Do this — Write the data out again in full, with no departure from the original.

Given data —
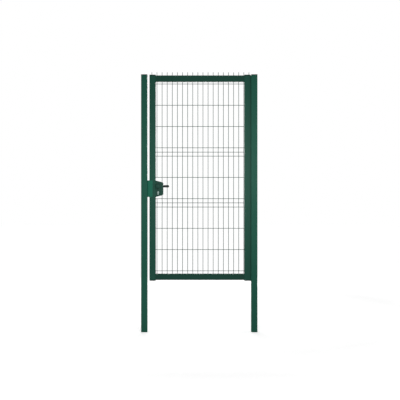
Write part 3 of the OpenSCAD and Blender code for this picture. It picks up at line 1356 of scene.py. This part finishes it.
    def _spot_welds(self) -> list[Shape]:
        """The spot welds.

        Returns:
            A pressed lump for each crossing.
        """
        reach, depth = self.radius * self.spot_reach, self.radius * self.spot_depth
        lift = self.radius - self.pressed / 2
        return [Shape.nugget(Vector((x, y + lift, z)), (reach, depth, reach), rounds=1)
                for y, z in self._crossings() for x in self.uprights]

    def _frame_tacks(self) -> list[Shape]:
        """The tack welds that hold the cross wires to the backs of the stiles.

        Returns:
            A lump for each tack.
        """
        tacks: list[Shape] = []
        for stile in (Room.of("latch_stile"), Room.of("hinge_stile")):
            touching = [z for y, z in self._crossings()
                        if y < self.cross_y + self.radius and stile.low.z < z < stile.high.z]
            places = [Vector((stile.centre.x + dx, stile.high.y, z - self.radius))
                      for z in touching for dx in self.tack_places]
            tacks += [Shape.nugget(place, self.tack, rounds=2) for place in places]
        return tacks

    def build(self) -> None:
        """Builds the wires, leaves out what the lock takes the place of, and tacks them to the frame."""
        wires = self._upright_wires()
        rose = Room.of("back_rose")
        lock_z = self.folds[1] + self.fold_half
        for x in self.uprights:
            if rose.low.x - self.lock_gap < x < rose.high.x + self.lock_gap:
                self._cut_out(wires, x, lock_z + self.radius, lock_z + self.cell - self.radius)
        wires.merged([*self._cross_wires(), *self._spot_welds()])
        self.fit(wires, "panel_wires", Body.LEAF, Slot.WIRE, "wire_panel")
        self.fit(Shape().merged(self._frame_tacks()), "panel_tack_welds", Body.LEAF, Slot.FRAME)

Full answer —
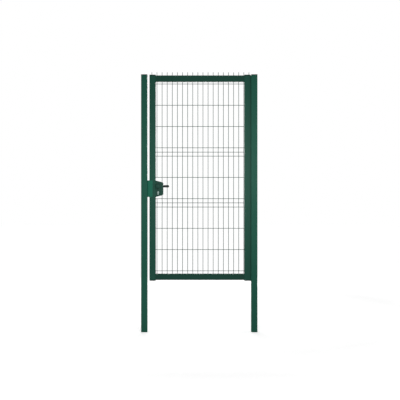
Write part 3 of the OpenSCAD and Blender code for this picture. It picks up at line 1356 of scene.py. This part finishes it.
    def _spot_welds(self) -> list[Shape]:
        """The spot welds.

        Returns:
            A pressed lump for each crossing.
        """
        reach, depth = self.radius * self.spot_reach, self.radius * self.spot_depth
        lift = self.radius - self.pressed / 2
        return [Shape.nugget(Vector((x, y + lift, z)), (reach, depth, reach), rounds=1)
                for y, z in self._crossings() for x in self.uprights]

    def _frame_tacks(self) -> list[Shape]:
        """The tack welds that hold the cross wires to the backs of the stiles.

        Returns:
            A lump for each tack.
        """
        tacks: list[Shape] = []
        for stile in (Room.of("latch_stile"), Room.of("hinge_stile")):
            touching = [z for y, z in self._crossings()
                        if y < self.cross_y + self.radius and stile.low.z < z < stile.high.z]
            places = [Vector((stile.centre.x + dx, stile.high.y, z - self.radius))
                      for z in touching for dx in self.tack_places]
            tacks += [Shape.nugget(place, self.tack, rounds=2) for place in places]
        return tacks

    def build(self) -> None:
        """Builds the wires, leaves out what the lock takes the place of, and tacks them to the frame."""
        wires = self._upright_wires()
        rose = Room.of("back_rose")
        lock_z = self.folds[1] + self.fold_half
        for x in self.uprights:
            if rose.low.x - self.lock_gap < x < rose.high.x + self.lock_gap:
                self._cut_out(wires, x, lock_z + self.radius, lock_z + self.cell - self.radius)
        wires.merged([*self._cross_wires(), *self._spot_welds()])
        self.fit(wires, "panel_wires", Body.LEAF, Slot.WIRE, "wire_panel")
        self.fit(Shape().merged(self._frame_tacks()), "panel_tack_welds", Body.LEAF, Slot.FRAME)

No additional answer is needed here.